Bob lays back down so that his puffing lungs can work more efficiently to support his frustration.

“I think we are meant to be together Bob but being together is more than sharing the same space, it means sharing thoughts and feelings!”

“Right, right, darling. You sound like a damn shrink!”

“Well these guys know what they are talking about… usually…”

“Obviously you don’t!” And Bob scores again!

“Why do you have to be so mean with me, Bob? I’m just trying to fix things…”

“Things don’t need fixing. I don’t need fixing.”

“Really? Are you happy Bob? Huh? Are you?”

“Well, yeah, I guess.” Bob silently giggles. “Why is that relevant?”

“Well, if you’re not happy it’s a clear sign that there are things to be fixed!”

“Where did you gobble this shit from? The counselor?” the giggle is now audible and persistent.

“Yes. So?”

“Oh come on, don’t go believing what these guys tell you.” An abrupt snort ends the giggles. “They’re paid to spew this bullshit on people and help you feel more guilty!” Lungs functioning at normal capacity and rhythm.

“It would be hard for me to feel more guilty… and what he said made sense. I’m not that naïve you know!”

“You just keep telling yourself that! Anyway, it doesn’t matter. What matters is – and this is what you said – US.”

Bob’s facing the wall again.

“We matter, not them, not what the doctors think, not what the counselor thinks, not what the priest or the Church think, not what my mother thinks, not what the rest of the idiots out there think. Just you and me Baby. Just you and me.”

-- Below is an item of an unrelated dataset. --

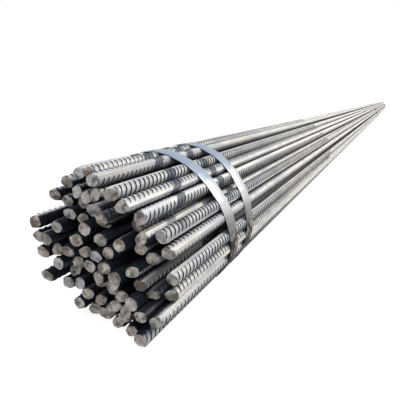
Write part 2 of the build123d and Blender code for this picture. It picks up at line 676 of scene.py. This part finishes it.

“I like that Bob. But you’ve got to be open with me. Trust me. I’m there for you, you know…”

“Yeah, I know, thanks Babe and I’ll try to be better at this feelings stuff but you’ve got to be patient with me.”

“I will. I just get so frustrated from time to time but it usually passes quickly.”

“I know, I know.”

“I love you Bob!”

“I –“

The PA flares:

“Inmates 699073 and 783323, Robert Powell and Oscar Falthorne, be quiet. LIGHTS OUT! Keep talking and you’re both going to spend the rest of the week in solitary confinement!”